Ali received his earlier education in the Sudan. In 1959, he obtained Division One in the Sudan School Certificate (awarded by the University of Cambridge, UK, in collaboration with the Sudan Examinations Council). In 1961, he took the Intermediate Examinations (roughly equivalent to British A-Levels) in the University of Khartoum with Honours in all three subjects (Economics/Mathematics, Geography and Social Anthropology). In 1964, he was awarded a BSc (Econ) Honours, by the University of Khartoum, externally examined by UK universities, including Cambridge, Oxford and The London School of Economics and Political Science.
For his postgraduate studies, he went to the University of Leeds (UK), where, in 1967, he obtained an M.A. in Economics with Distinction. After becoming a lecturer in economics at the University of Khartoum in 1967, he returned to the University of Leeds in 1968 to research for his doctorate under the supervision of the late Professor Arthur Joseph Brown, but before finishing his doctorate, the University of Leeds appointed him Lecturer in Economics in 1971. In 2000, he was awarded a PhD (Doctor of Philosophy) by the University of Leeds for a thesis titled Theoretical and Policy Aspects of Protection and International Economic Cooperation. In 2001, he was awarded a higher doctorate (DSc) by Japan's Kyushu University for his book Regional Integration: Experience, Theory and Measurement,[2] and for his overall academic record.
Academic field
Ali's main academic field is International Economics, with several books (some translated into Japanese and Chinese) on various aspects of the field.

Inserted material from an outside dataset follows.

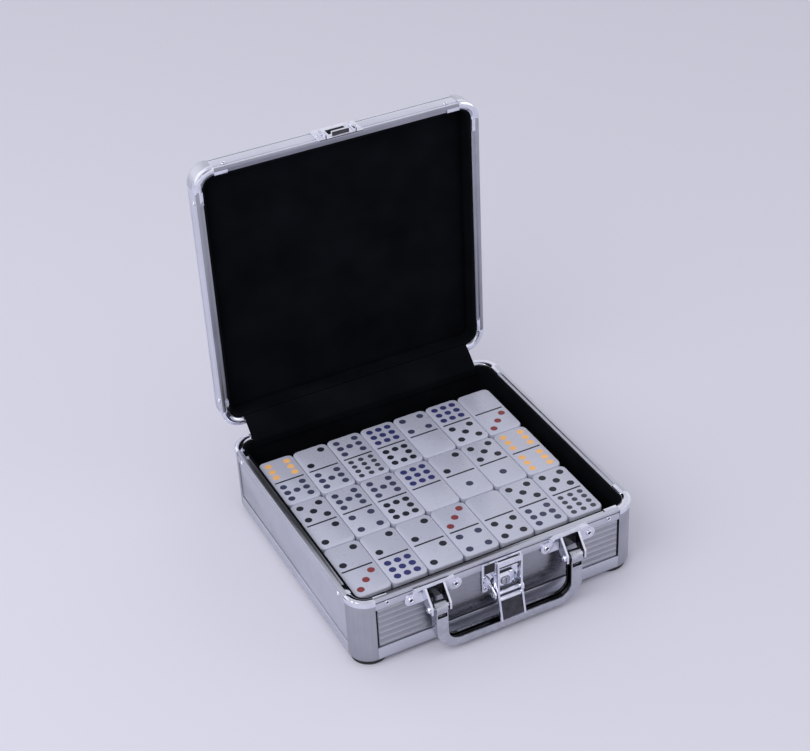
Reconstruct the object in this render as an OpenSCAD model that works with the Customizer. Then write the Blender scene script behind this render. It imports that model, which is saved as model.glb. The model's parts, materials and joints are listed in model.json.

Most of his research is on International Economic Integration, with the 9th edition of his 1980 book, The Economics of the European Community, published as a students' text in October 2011 by Cambridge University Press with the title The European Union: Economics and Policies.
Academic career
Ali began his academic career in 1964 when he was appointed by the University of Khartoum as a Senior Scholar (their official term for Assistant Lecturer) in Economics, in the Faculty of Economic and Social Studies.[3] He was promoted to Lecturer in Economics in 1967. In 1971, he became Lecturer in Economics with the University of Leeds, School of Economic Studies, which became Leeds University Business School, LUBS. He was promoted in 1981 to Senior Lecturer there, a position he retained until 1993. But before then, he joined Fukuoka University in Japan as the Professor of International Economics and European/American Economies in the Faculty of Commerce,[4] a position he held until retirement on 31 March 2011 as Emeritus Professor of International Economic Integration,[5] in recognition of his contributions to his academic field.
Ali has held several visiting academic positions: Visiting Professor' of the Economics of the European Community at the University of York (UK) during 1980–81; Visiting Professor (of International Economics, Middle Eastern Studies and West European Integration with the Graduate School of International Relations, International University of Japan, during 1984–86; Visiting Professor of the Economics of the European Community, Fudan University, Shanghai in February–March 1985; and Visiting Professor of Economics with Vanderbilt University (Nashville Tennessee, USA) during 1997–98. He was also Adjunct Professor of EU Studies (with, inter alia) Kyushu National University, Seinan Gakuin University and Kyushu Sangyo University all in Fukuoka, Japan, for various periods during 1989–2000. He has taught several intensive graduate courses at the Japan International Development Institute, sponsored by the World Bank in Tokyo, Japan in 1986, and Chulalongkorn University, in Bangkok, Thailand, in 2010.[6]